ANDERSON: Fennis Dembo was electric and dazzling

ANDERSON: Fennis Dembo was electric and dazzling

Editor's note: Rapid City Journal sports editor Richard Anderson covered  University of Wyoming athletics with the Laramie Boomerang from 1986-1999 and 2001-2007, and later as a freelancer from 2007-2012.

Few players lit up the scoreboard or fans quite like Fennis Dembo, whether it was on the road at The Pit in Albuquerque, N.M., the Marriott Center in Provo, Utah, or at the friendly confines of the Arena-Auditorium in Laramie, Wyoming.

He was “The Electric Man.”

It all started with his name. No, it is not Dennis Fembo. It's Fennis Dembo.

The name was a suggestion from his older sister, Zona. He and twin sister Fenise were the 11th and 12th children in the family and Zona said she wanted them to be the last children in the family. She suggested he be named after finis (French for finish). Close enough.

Dembo wore the name on his chest like Superman's S. For many Wyoming basketball fans — then and now — he was Superman.

He'll have his number 34 retired Saturday at the A-A before during halftime of the University of Wyoming-New Mexico men’s game.

Dembo was a special personality, easily the most unique athlete yours truly has ever covered. In some ways, he was a perfect fit for the state of Wyoming.

Quiet and soft-spoken, but brash on the basketball court, the Texas product had never seen snow before his recruiting trip to Wyoming in 1985. Recruited by then head coach Jim Brandenburg, the Wyoming coaches took him snowmobiling, and reportedly he did a snow angel in the Snowy Range Mountains.

He wanted to be a Cowboy.

Dembo was an instant hit, averaging over 13 points a game as a freshman, and a year later he helped lead the Cowboys to the National Invitation Tournament title game at Madison Square Garden.

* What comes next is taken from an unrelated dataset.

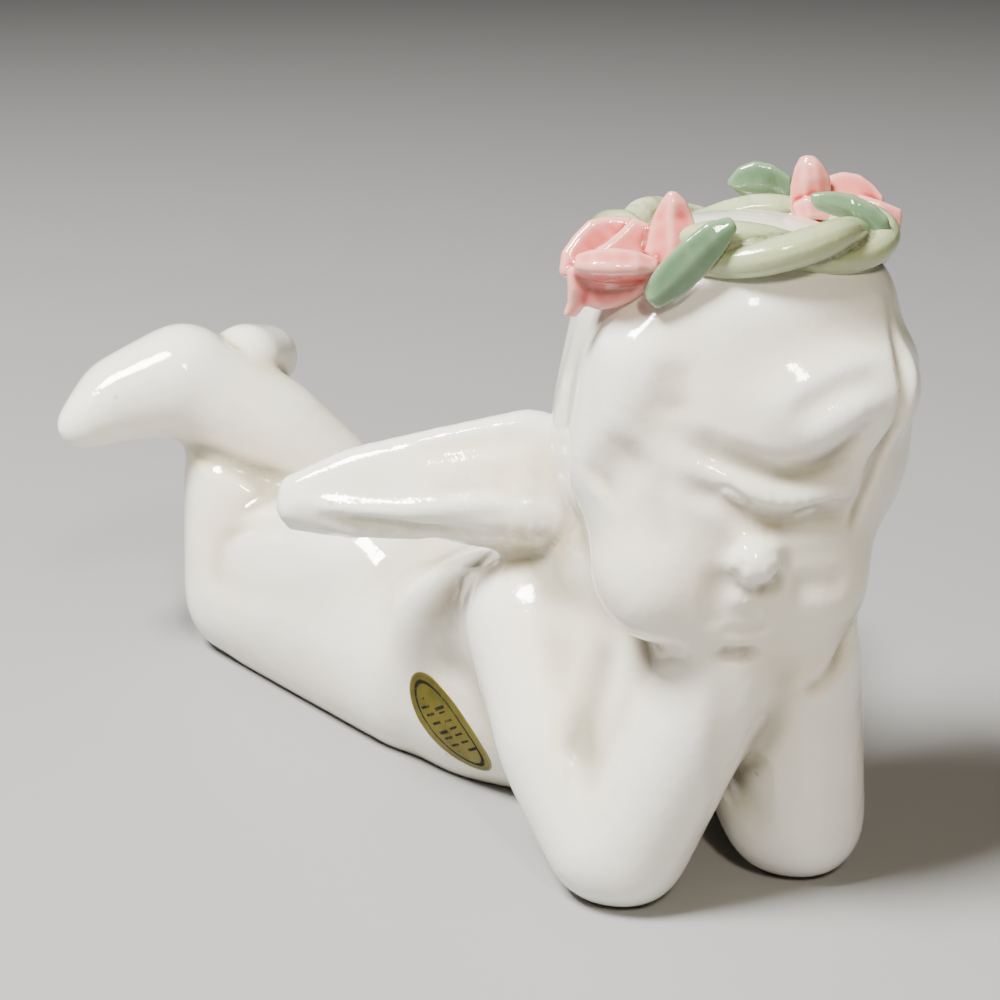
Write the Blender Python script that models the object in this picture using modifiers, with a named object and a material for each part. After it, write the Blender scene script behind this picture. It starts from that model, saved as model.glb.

If there is one image of Dembo Wyoming fans have ingrained in their minds forever, it's him sitting on the rim after the 1986 NIT team win over Clemson that vaulted the Cowboys to the semifinals, with his No. 1 index fingers shouting out to the 15,000 Cowboy faithful in attendance.

In his junior season, he led the Cowboys to the Sweet 16, upsetting mighty UCLA and Reggie Miller.

Dembo dominated the future NBA star with 41 points, nine rebounds and six assists in the 78-68 win. Wyoming would lose in its next game to UNLV 92-79 in a shootout where Dembo scored 27 points. UNLV would go on to make the NCAA Final Four, falling to Indiana 97-93.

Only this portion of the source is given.